Un exemple : Karnaca possède un canyon gigantesque. L’île est divisée en deux, il y a des références au Panama. Les gens de Gristol [la capitale de Dunwall] y chassent la baleine. Mais comment font-ils pour les ramener à la maison ? Un détour serait très long. Alors nous avons des portes dans le canyon, et les bateaux peuvent le traverser grâce à un système de cale sèche. On ne le voit pas en jeu. On le voit sur la carte. Il y a beaucoup de choses comme ça. Visibles, mais impossibles à visiter.
Parlons de mode. L’histoire se passe dix ans après. Comment avez-vous reflété ça dans les styles vestimentaires ?
On ne s’est pas vraiment concentré sur le bond dans le temps, parce que nous avons bougé à Karnaca. Karnaca emploie des vêtements plus légers, des couleurs et des tons plus vifs. C’est ça que nous avons changé. Certaines personnes n’ont pas de manches, vous permettant de voir leur bronzage.
Mais il ne s’agit pas uniquement de vêtements, ou même de tatouages. Nous nous sommes aussi concentrés sur le langage corporel. Leur manière de se tenir, leur posture.
On peut deviner l’histoire d’un personnage en un simple coup d’œil.

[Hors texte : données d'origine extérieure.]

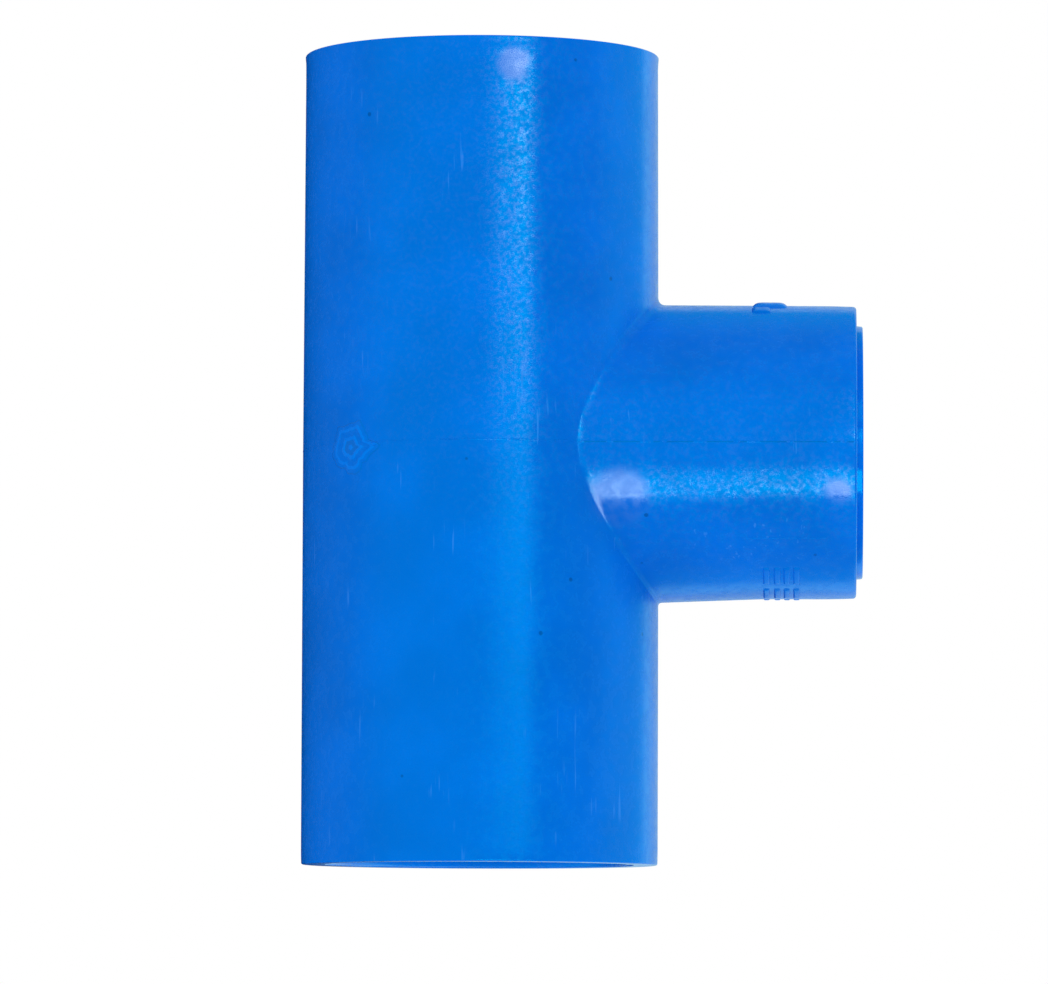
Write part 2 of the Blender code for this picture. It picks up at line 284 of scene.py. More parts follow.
def outer_patches():
    """The outside in mm: sheet round the run, fillet, and branch to its mouth rounding. The fillet is a cubic
    curve from the run to the branch whose handles lie two thirds of the way to the crease."""
    theta = 2 * math.pi * np.arange(AROUND_BRANCH) / AROUND_BRANCH
    crease = saddle_curve(theta)
    on_run, on_branch = fillet_reach(theta)
    mean = RUN_RADIUS / MM
    flat = np.stack([mean * np.arctan2(crease[:, 1], crease[:, 0]), crease[:, 2]], -1)
    outward = flat / np.linalg.norm(flat, axis=1, keepdims=True)
    hole = flat + outward * on_run[:, None]
    angle = hole[:, 0] / mean
    r = run_outer_radius(hole[:, 1])
    start = np.stack([r * np.cos(angle), r * np.sin(angle), hole[:, 1]], -1)
    inward = np.stack([outward[:, 0] * np.sin(angle), -outward[:, 0] * np.cos(angle), -outward[:, 1]], -1)
    x_end = crease[:, 0] + on_branch
    y, z = branch_section(theta, x_end)
    stop = np.stack([x_end, y, z], -1)
    ahead = x_end + 0.01  # a hair further out, for the direction of the branch's wall
    y, z = branch_section(theta, ahead)
    along = np.stack([ahead, y, z], -1) - stop
    along /= np.linalg.norm(along, axis=1, keepdims=True)
    first = start + inward * (on_run * 2 / 3)[:, None]
    second = stop - along * (on_branch * 2 / 3)[:, None]
    t = np.linspace(0, 1, FILLET_ROWS + 1)[:, None, None]
    fillet = ((1 - t) ** 3 * start + 3 * (1 - t) ** 2 * t * first
              + 3 * (1 - t) * t ** 2 * second + t ** 3 * stop)
    top, bottom = RUN_TOP / MM - EDGE_ROUNDING, RUN_BOTTOM / MM + EDGE_ROUNDING
    unrolled = np.stack([angle, hole[:, 1]], -1)
    sheet = sheet_with_hole(unrolled, top, bottom, run_outer_radius, SHEET_ROWS, SHEET_EASE)
    sheet[0] = start
    x_last = BRANCH_FACE / MM - BRANCH_EDGE_ROUNDING
    k = np.linspace(0, 1, BRANCH_ROWS + 1)[:, None]
    x = x_end[None] + (x_last - x_end[None]) * k
    y, z = branch_section(np.broadcast_to(theta, x.shape), x)
    return {"sheet": sheet, "fillet": fillet, "branch": np.stack([x, y, z], -1), "theta": theta}


def run_mouth_profile(end, outer):
    """(radius, distance from the middle) from the outer rounding over the mouth face at end and down the
    socket to the stop and the waterway. A point just inside each of the chamfer's corners softens it."""
    rounding = arc((outer - EDGE_ROUNDING, end - EDGE_ROUNDING), EDGE_ROUNDING, 0, 90, ROUNDING_POINTS)
    mouth, foot = RUN_SOCKET_MOUTH + ENTRY_CHAMFER, end - RIM_RELIEF
    relief = [(mouth + RELIEF_EDGES[0], end), (mouth + RELIEF_EDGES[1], foot)]
    chamfer = [(mouth, foot), (mouth - 0.10, foot - 0.04),
               (RUN_SOCKET_MOUTH + 0.04, end - ENTRY_CHAMFER - 0.06),
               (RUN_SOCKET_MOUTH, end - ENTRY_CHAMFER - 0.2)]
    z = np.linspace(end - WALL_START, RUN_STOP + STOP_ROUNDING, WALL_ROWS)
    slope = (RUN_SOCKET_MOUTH - RUN_SOCKET_BOTTOM) / (end - RUN_STOP)
    wall = np.stack([RUN_SOCKET_BOTTOM + slope * (z - RUN_STOP), z], -1)
    corner = arc((RUN_SOCKET_BOTTOM - STOP_ROUNDING, RUN_STOP + STOP_ROUNDING), STOP_ROUNDING, 0, -90, 4)[1:]
    ledge = [(radius, RUN_STOP) for radius in RUN_LEDGE]
    brow = arc((RUN_WATERWAY + STOP_ROUNDING, RUN_STOP - STOP_ROUNDING), STOP_ROUNDING, 90, 180, 5)
    return np.vstack([rounding, relief, chamfer, wall, corner, ledge, brow])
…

Et c’est important, pour vous aider à choisir votre tactique. Si on peut déterminer les actions de quelqu’un simplement en le regardant, alors c’est super rapide [il claque des doigts]. On a pas besoin de les mettre en rouge ou en bleu pour savoir qui ils sont. C’est plus subtil que ça.
Est-ce que vous avez un endroit ou un artwork préféré dans le jeu ?
J’en ai beaucoup, mais il y a une image assez simple. Vous êtes sur un bateau et vous voyez la baie. Vous voyez Karnaca. Comme une carte postale, mais pas tout à fait, parce que ça sous-entendrait “C’est là où je veux aller pour mes vacances”. Alors le défi, c’était “OK, c’est une carte postale, une ville, mais quelque chose cloche.” On voit le soleil, et pourtant il pleut en même temps. Vous voyez cette poussière qui vient de derrière, du canyon. C’est comme un mélange entre King Kong et Los Angeles. Vous ne savez pas trop si vous y serez en sécurité ou non. C’était notre intention.
Avez-vous fait beaucoup de recherches ?
Lorsque nous avons créé Dunwall nous avons passé beaucoup de temps à Londres. Cette fois-ci je suis allé à Long Beach trois fois avec l’équipe, à cause de la lumière. Elle est vraiment spécifique à cet endroit. Un peu comme en Inde. Même si je n’y suis jamais allé, j’ai vu des photos de personnes qui y sont allées, et le soleil, l’atmosphère, étaient vraiment… “wow”. On a pris beaucoup de photos. Ça a eu une grosse influence sur l’aspect de Karnaca.